INSTRUCTION >> Each line from the one containing "1 of scene.py. More parts follow." through the one containing "scene = bpy.context.scene" is to be retyped exactly, both end lines included, and all other lines left out.

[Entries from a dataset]

- - - -

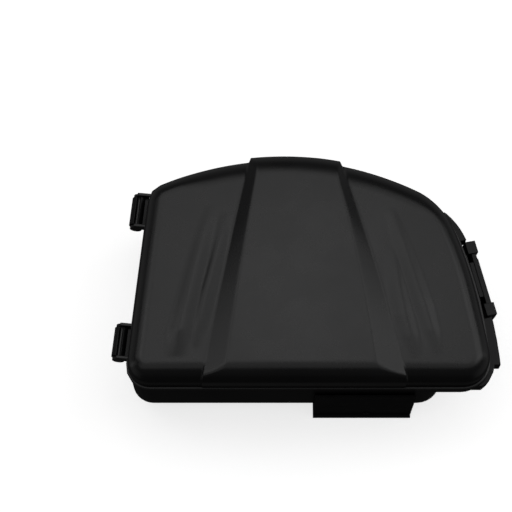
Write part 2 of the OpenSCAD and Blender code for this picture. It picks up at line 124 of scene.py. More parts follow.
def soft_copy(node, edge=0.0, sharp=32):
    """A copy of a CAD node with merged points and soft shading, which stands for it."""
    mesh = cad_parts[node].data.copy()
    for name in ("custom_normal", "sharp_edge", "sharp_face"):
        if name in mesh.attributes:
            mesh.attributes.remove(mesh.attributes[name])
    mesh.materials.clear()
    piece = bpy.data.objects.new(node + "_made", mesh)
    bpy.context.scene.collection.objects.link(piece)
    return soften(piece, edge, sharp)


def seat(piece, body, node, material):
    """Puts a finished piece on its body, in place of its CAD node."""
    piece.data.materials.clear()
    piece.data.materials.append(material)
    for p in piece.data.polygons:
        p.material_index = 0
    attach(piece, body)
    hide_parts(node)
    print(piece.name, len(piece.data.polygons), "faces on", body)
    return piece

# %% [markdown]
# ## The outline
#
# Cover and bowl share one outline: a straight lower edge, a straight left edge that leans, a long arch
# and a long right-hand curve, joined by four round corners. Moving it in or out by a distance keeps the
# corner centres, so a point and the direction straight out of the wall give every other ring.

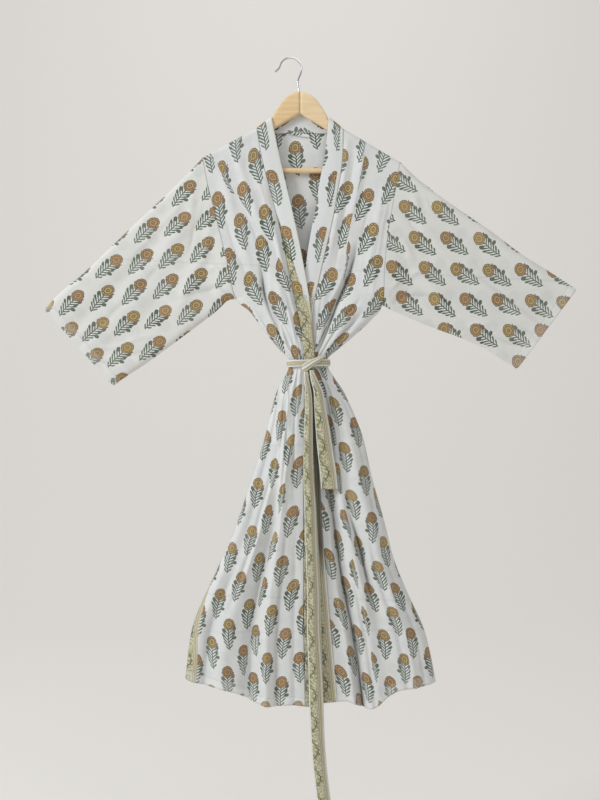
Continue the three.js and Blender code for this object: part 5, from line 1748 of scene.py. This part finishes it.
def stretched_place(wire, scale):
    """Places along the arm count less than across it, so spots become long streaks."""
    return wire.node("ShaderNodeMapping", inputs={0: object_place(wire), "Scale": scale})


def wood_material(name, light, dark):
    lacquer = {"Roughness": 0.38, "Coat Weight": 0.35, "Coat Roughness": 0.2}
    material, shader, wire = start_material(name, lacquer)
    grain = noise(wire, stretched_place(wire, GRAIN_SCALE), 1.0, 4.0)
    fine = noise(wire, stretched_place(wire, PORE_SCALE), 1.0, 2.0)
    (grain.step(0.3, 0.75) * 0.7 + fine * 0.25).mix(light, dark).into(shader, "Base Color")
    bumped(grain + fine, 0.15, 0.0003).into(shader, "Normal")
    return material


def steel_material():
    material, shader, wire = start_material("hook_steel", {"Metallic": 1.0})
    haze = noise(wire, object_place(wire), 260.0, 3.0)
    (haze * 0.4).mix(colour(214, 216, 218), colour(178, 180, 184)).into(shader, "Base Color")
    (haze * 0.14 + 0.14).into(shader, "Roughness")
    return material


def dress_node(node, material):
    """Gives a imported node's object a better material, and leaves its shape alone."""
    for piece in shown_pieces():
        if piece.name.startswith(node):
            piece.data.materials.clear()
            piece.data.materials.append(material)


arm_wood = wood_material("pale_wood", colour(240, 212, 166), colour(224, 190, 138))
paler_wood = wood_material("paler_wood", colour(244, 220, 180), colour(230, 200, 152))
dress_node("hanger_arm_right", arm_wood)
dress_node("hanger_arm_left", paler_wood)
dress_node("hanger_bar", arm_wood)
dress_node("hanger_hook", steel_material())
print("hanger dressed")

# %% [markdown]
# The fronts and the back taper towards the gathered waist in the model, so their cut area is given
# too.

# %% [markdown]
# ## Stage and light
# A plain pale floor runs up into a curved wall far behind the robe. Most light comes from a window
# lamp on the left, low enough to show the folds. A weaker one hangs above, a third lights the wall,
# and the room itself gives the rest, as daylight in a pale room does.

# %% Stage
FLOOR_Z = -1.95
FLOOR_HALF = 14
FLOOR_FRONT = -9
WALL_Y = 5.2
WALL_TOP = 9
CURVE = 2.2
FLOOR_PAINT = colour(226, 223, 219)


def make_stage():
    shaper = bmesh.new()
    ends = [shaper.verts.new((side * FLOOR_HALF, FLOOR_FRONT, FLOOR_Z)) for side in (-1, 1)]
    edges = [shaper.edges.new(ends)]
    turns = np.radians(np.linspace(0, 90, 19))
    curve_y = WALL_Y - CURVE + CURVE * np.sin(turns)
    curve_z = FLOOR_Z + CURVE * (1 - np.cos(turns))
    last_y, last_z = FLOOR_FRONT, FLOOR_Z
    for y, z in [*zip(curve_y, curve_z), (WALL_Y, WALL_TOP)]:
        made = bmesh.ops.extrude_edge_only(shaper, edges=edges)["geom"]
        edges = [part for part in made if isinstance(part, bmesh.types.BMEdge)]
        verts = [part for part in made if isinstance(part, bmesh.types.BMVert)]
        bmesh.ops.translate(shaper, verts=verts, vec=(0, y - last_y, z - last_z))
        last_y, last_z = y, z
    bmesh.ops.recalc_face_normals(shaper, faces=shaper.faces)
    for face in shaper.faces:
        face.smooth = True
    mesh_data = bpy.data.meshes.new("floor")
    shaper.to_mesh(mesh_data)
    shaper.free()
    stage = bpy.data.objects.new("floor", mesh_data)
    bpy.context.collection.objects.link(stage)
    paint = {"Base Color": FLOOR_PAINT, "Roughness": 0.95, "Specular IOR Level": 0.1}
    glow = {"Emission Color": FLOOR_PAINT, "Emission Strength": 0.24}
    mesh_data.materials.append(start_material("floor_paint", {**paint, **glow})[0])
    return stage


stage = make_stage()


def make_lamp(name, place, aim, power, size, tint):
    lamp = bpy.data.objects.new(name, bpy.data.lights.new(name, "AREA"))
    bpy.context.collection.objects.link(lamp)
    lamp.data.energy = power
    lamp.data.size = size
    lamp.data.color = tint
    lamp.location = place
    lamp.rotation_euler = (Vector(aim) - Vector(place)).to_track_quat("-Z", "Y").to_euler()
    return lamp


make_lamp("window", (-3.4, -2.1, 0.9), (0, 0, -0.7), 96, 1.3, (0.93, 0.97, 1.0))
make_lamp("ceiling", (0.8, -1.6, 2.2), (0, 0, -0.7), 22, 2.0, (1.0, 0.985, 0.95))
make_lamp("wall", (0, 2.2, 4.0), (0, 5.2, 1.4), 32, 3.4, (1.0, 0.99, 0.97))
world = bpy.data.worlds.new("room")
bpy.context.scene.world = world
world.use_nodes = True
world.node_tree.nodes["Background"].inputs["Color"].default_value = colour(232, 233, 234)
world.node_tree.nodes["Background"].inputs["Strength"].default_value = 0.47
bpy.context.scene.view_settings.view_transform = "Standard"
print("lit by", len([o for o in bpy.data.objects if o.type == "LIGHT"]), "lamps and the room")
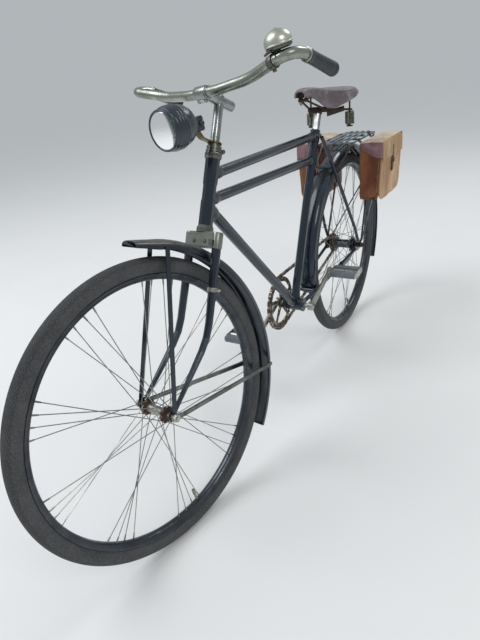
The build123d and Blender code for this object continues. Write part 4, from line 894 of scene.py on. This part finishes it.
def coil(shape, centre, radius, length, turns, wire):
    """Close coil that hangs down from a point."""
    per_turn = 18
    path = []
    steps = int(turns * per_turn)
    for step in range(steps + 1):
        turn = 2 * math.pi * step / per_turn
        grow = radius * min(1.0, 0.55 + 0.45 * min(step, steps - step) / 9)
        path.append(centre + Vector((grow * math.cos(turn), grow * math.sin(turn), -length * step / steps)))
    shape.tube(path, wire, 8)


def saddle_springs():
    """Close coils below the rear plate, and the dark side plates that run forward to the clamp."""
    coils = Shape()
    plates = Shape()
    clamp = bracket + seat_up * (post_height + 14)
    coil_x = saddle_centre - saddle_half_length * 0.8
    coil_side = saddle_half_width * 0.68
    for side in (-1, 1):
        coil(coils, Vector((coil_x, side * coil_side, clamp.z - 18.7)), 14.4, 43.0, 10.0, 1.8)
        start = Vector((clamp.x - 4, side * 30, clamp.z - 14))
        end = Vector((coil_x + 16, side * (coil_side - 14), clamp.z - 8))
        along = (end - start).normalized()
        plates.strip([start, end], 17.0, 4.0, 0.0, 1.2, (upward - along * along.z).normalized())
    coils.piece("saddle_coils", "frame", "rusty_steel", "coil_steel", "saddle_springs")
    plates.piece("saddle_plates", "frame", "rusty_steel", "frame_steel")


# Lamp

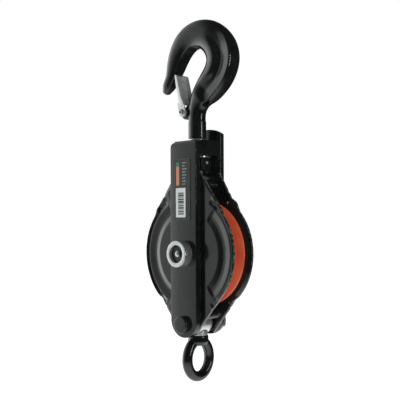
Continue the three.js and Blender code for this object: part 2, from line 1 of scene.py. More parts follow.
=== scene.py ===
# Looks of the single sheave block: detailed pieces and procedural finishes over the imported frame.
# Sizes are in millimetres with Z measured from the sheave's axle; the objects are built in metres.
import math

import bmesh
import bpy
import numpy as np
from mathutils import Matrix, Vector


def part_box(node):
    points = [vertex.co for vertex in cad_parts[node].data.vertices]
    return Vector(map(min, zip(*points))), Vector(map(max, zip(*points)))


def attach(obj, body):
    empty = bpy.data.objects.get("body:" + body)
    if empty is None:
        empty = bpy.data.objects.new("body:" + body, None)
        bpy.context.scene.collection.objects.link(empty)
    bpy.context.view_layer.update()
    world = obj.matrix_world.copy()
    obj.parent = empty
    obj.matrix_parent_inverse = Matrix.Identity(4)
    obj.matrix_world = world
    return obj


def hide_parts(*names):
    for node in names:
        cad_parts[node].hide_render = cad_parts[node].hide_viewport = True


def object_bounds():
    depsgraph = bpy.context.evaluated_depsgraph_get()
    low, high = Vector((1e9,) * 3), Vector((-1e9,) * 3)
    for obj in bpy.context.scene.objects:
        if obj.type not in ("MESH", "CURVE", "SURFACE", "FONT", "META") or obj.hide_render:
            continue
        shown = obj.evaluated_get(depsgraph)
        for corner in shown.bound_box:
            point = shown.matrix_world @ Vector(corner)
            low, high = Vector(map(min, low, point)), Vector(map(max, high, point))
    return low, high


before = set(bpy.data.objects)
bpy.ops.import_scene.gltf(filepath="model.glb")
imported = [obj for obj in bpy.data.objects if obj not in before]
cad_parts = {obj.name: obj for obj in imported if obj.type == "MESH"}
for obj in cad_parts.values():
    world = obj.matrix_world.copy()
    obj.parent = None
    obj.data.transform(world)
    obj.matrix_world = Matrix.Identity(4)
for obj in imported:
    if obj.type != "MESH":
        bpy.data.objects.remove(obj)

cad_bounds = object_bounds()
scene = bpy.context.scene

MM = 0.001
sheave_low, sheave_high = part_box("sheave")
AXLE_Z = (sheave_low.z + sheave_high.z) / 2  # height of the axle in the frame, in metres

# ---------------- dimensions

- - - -

TASK OUTPUT >>
Continue the three.js and Blender code for this object: part 2, from line 1 of scene.py. More parts follow.
=== scene.py ===
# Looks of the single sheave block: detailed pieces and procedural finishes over the imported frame.
# Sizes are in millimetres with Z measured from the sheave's axle; the objects are built in metres.
import math

import bmesh
import bpy
import numpy as np
from mathutils import Matrix, Vector


def part_box(node):
    points = [vertex.co for vertex in cad_parts[node].data.vertices]
    return Vector(map(min, zip(*points))), Vector(map(max, zip(*points)))


def attach(obj, body):
    empty = bpy.data.objects.get("body:" + body)
    if empty is None:
        empty = bpy.data.objects.new("body:" + body, None)
        bpy.context.scene.collection.objects.link(empty)
    bpy.context.view_layer.update()
    world = obj.matrix_world.copy()
    obj.parent = empty
    obj.matrix_parent_inverse = Matrix.Identity(4)
    obj.matrix_world = world
    return obj


def hide_parts(*names):
    for node in names:
        cad_parts[node].hide_render = cad_parts[node].hide_viewport = True


def object_bounds():
    depsgraph = bpy.context.evaluated_depsgraph_get()
    low, high = Vector((1e9,) * 3), Vector((-1e9,) * 3)
    for obj in bpy.context.scene.objects:
        if obj.type not in ("MESH", "CURVE", "SURFACE", "FONT", "META") or obj.hide_render:
            continue
        shown = obj.evaluated_get(depsgraph)
        for corner in shown.bound_box:
            point = shown.matrix_world @ Vector(corner)
            low, high = Vector(map(min, low, point)), Vector(map(max, high, point))
    return low, high


before = set(bpy.data.objects)
bpy.ops.import_scene.gltf(filepath="model.glb")
imported = [obj for obj in bpy.data.objects if obj not in before]
cad_parts = {obj.name: obj for obj in imported if obj.type == "MESH"}
for obj in cad_parts.values():
    world = obj.matrix_world.copy()
    obj.parent = None
    obj.data.transform(world)
    obj.matrix_world = Matrix.Identity(4)
for obj in imported:
    if obj.type != "MESH":
        bpy.data.objects.remove(obj)

cad_bounds = object_bounds()
scene = bpy.context.scene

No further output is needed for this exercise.